IV. The Annual Return: The Temporal Anchor of GST Adjudication
- The Annual Return as Legal Finality
- Why the Annual Return Matters?
- Finality & Closure: The annual return crystallizes all filings into a comprehensive year-end statement.
- Limitation Period: Authorities have three (Section 73) or five (Section 74) years from the due date of the annual return for that year, while ensuring certainty for taxpayers and preventing indefinite exposure.
- Year-Specific Rights: Each year’s facts, defenses, and eligibility for schemes (amnesty, compounding) differ; the law recognizes this by requiring year-wise scrutiny.
- Clubbing Defeats the Annual Return’s Purpose
- Practical Implications
- Amnesty & Compounding Blocked: Composite orders prevent taxpayers from settling or compounding liabilities for individual years.
- Appeals & Defenses: Defenses valid for one year may not apply to others, making composite SCNs procedurally unfair.
- No Administrative Shortcut: Administrative convenience cannot override statutory command; the law mandates year-wise proceedings to protect taxpayer rights.
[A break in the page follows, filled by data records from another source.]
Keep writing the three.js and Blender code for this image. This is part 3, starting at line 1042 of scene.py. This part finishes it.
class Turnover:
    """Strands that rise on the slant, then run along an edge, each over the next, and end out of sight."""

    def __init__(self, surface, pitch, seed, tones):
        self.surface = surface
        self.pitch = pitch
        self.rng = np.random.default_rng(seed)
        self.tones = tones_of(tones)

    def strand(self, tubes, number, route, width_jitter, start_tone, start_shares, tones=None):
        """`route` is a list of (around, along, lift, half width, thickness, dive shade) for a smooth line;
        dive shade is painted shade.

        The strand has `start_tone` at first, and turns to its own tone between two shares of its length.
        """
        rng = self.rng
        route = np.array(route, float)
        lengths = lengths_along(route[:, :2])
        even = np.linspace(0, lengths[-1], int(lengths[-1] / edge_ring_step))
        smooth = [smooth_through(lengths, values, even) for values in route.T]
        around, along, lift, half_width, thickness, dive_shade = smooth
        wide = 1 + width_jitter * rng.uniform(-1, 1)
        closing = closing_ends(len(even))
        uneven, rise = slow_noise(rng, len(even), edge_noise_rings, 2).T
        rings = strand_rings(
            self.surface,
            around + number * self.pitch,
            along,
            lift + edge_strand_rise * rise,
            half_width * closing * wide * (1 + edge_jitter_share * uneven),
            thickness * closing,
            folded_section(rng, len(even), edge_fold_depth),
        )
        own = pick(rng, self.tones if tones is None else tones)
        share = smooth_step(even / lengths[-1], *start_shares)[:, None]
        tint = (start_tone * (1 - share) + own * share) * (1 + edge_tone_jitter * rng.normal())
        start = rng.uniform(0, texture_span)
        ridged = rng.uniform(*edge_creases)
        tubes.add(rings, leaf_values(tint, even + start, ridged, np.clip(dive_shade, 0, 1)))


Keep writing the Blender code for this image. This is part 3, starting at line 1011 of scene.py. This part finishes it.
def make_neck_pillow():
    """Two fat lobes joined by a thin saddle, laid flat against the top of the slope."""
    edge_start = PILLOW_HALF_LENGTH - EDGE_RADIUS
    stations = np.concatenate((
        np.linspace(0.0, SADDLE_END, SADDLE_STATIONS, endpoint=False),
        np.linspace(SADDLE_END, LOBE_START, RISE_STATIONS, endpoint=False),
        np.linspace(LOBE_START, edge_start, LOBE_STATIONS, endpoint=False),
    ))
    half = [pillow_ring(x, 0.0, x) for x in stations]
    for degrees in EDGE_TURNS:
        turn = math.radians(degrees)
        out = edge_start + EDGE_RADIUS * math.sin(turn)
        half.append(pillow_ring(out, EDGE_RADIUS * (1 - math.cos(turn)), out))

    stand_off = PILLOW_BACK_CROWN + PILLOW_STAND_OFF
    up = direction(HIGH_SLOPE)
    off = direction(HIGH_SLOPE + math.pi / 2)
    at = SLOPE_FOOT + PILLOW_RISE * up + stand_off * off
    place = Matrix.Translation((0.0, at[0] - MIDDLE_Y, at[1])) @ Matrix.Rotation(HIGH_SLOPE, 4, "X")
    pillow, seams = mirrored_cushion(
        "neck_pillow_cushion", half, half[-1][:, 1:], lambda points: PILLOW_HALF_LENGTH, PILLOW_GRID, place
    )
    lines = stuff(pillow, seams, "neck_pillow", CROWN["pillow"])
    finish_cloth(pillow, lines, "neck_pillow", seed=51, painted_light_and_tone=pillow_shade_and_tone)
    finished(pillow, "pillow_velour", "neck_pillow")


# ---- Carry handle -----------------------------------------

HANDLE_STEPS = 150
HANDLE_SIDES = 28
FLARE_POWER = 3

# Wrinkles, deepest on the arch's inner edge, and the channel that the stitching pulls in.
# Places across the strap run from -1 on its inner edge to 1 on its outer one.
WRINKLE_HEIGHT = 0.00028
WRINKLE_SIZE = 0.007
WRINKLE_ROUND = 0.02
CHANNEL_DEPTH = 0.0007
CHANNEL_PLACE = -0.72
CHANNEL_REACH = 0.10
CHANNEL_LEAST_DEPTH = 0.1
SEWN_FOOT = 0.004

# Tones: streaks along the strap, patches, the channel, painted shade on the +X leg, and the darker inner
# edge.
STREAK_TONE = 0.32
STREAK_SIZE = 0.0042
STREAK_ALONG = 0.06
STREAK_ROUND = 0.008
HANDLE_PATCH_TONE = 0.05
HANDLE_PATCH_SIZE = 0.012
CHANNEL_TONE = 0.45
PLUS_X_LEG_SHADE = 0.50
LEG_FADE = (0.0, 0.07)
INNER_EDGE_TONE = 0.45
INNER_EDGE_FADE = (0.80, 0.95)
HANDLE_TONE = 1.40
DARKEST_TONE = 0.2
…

- The Court’s Categorical Holding
- Each financial year is an independent unit for adjudication: The very structure of Sections 73 and 74 of the CGST Act, bolstered by the definition of ‘tax period’ in Section 2(106), mandates that limitation, assessment, and enforcement are all intrinsically year-specific.
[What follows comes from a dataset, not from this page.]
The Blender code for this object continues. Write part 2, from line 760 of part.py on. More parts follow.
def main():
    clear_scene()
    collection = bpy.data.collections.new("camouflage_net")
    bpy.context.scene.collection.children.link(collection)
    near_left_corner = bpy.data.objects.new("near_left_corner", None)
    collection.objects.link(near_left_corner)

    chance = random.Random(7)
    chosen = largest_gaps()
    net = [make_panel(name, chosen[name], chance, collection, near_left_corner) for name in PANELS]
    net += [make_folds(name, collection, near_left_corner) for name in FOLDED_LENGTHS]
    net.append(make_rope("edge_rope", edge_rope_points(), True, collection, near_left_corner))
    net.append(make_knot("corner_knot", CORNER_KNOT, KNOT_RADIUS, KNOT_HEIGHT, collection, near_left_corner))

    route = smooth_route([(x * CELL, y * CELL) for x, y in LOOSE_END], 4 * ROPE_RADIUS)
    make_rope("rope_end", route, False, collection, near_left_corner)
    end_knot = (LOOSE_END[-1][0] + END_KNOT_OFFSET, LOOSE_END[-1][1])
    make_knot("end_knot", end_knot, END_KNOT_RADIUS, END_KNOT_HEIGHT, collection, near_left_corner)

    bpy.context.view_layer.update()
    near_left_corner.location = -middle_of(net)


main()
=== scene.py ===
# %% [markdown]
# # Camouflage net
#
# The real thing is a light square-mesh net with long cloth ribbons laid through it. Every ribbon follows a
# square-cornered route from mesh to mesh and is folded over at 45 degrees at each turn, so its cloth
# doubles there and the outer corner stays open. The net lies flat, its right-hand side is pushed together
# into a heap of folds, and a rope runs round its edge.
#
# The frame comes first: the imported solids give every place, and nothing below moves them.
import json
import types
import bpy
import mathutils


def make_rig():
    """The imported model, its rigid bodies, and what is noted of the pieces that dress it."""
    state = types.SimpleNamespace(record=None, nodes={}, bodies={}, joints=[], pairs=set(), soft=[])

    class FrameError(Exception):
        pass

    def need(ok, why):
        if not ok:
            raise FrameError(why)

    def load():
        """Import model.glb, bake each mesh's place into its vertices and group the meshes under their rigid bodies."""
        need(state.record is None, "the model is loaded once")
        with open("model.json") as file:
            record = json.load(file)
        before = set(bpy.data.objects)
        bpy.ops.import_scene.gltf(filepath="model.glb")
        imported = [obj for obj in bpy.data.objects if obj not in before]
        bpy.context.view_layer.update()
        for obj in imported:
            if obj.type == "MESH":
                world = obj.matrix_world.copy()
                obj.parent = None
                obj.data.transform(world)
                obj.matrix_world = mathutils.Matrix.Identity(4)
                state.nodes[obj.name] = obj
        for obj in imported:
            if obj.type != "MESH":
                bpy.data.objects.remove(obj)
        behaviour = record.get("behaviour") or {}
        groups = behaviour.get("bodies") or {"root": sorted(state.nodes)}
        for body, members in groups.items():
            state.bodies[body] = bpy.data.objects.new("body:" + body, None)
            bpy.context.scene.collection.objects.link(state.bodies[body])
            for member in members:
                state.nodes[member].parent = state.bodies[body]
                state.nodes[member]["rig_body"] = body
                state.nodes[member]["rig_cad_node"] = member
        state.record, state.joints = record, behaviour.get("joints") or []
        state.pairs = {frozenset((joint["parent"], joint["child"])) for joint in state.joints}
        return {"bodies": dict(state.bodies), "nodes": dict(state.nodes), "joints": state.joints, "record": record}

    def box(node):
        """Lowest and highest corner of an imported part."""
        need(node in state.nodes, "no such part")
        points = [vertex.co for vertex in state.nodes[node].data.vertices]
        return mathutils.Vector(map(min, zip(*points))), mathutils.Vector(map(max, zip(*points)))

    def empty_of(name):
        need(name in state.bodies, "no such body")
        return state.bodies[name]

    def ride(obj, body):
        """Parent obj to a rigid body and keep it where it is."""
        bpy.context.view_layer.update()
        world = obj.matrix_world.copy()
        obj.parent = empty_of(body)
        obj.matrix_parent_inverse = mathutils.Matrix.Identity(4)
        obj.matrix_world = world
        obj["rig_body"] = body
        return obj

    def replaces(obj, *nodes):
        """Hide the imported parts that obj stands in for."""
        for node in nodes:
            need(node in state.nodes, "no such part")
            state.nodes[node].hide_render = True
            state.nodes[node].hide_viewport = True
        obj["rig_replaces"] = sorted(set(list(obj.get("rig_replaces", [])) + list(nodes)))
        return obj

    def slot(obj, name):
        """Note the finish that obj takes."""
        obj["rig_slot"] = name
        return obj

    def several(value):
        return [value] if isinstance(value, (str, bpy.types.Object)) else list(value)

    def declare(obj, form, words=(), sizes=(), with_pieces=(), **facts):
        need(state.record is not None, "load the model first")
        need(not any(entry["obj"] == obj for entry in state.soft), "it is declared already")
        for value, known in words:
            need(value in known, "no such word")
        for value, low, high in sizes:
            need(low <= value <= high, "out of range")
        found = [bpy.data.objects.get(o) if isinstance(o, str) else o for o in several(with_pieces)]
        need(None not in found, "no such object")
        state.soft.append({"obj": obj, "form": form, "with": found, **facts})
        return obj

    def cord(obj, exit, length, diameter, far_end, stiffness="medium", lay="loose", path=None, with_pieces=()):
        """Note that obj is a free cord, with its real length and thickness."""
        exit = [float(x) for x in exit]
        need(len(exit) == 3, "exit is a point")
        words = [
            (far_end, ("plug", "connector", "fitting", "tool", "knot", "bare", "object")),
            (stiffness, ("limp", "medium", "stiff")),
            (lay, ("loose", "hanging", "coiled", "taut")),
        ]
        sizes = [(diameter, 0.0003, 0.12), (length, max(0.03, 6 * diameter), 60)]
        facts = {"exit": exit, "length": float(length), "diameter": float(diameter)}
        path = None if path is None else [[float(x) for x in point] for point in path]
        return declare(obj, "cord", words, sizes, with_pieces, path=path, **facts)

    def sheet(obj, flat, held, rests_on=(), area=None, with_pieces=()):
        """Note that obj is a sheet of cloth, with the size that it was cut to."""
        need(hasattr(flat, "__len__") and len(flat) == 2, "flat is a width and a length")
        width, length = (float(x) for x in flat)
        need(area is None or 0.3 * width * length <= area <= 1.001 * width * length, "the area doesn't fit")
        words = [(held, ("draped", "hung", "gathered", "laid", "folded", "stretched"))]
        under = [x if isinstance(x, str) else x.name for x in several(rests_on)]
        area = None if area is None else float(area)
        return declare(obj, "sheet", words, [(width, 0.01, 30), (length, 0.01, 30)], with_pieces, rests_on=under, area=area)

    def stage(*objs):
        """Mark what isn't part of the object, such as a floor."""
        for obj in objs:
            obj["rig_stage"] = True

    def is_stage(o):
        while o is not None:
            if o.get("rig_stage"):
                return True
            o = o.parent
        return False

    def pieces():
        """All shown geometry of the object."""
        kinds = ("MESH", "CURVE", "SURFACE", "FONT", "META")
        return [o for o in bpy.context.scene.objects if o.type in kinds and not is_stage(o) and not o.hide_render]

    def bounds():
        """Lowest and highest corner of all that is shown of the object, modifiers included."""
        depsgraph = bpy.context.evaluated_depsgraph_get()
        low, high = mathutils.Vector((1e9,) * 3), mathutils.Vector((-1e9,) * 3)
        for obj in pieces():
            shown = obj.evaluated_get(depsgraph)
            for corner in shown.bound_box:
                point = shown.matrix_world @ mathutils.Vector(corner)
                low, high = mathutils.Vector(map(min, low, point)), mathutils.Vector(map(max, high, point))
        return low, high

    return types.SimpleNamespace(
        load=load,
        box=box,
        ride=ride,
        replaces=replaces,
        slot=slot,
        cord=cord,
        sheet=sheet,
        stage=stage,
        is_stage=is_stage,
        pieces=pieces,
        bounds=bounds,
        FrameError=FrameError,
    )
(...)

- Clubbing of multiple years in a single Show Cause Notice or order is impermissible: The High Court has categorically held that such practice not only distorts the statutory limitation scheme but also obstructs the taxpayer’s ability to present year-wise defences and avail scheme-specific remedies like compounding or amnesty.
- Administrative convenience cannot override legislative command: No matter how expedient it may seem for the department to issue composite notices, the law is explicit and unambiguous—each period must be dealt with separately to ensure procedural fairness and legal certainty.
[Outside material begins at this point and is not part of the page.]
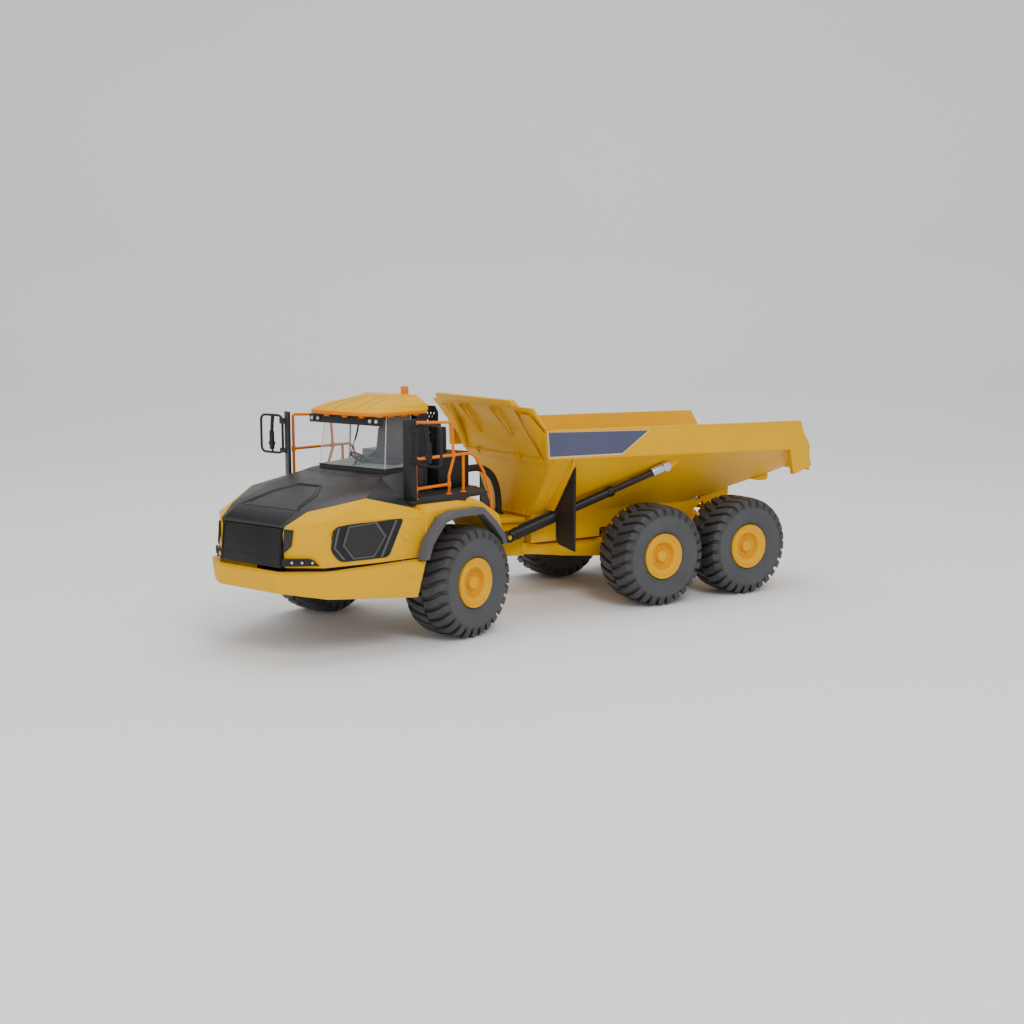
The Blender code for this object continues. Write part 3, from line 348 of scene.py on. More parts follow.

- Judicial and statutory harmony: The interpretation of the phrases “any period” and “tax period” must be consistent with the period-specific structure of the Act, as the courts have repeatedly emphasized. This harmonization is essential to uphold the principles of natural justice and safeguard taxpayer rights.
Dislaimer – This analysis is intended solely for academic and informational purposes. It does not constitute or substitute formal legal advice or an opinion on any specific set of facts or circumstances. The views expressed are based on a review of the cited judicial decisions and the relevant statutory provisions. Readers are encouraged to consult their legal advisors for guidance tailored to their individual situations.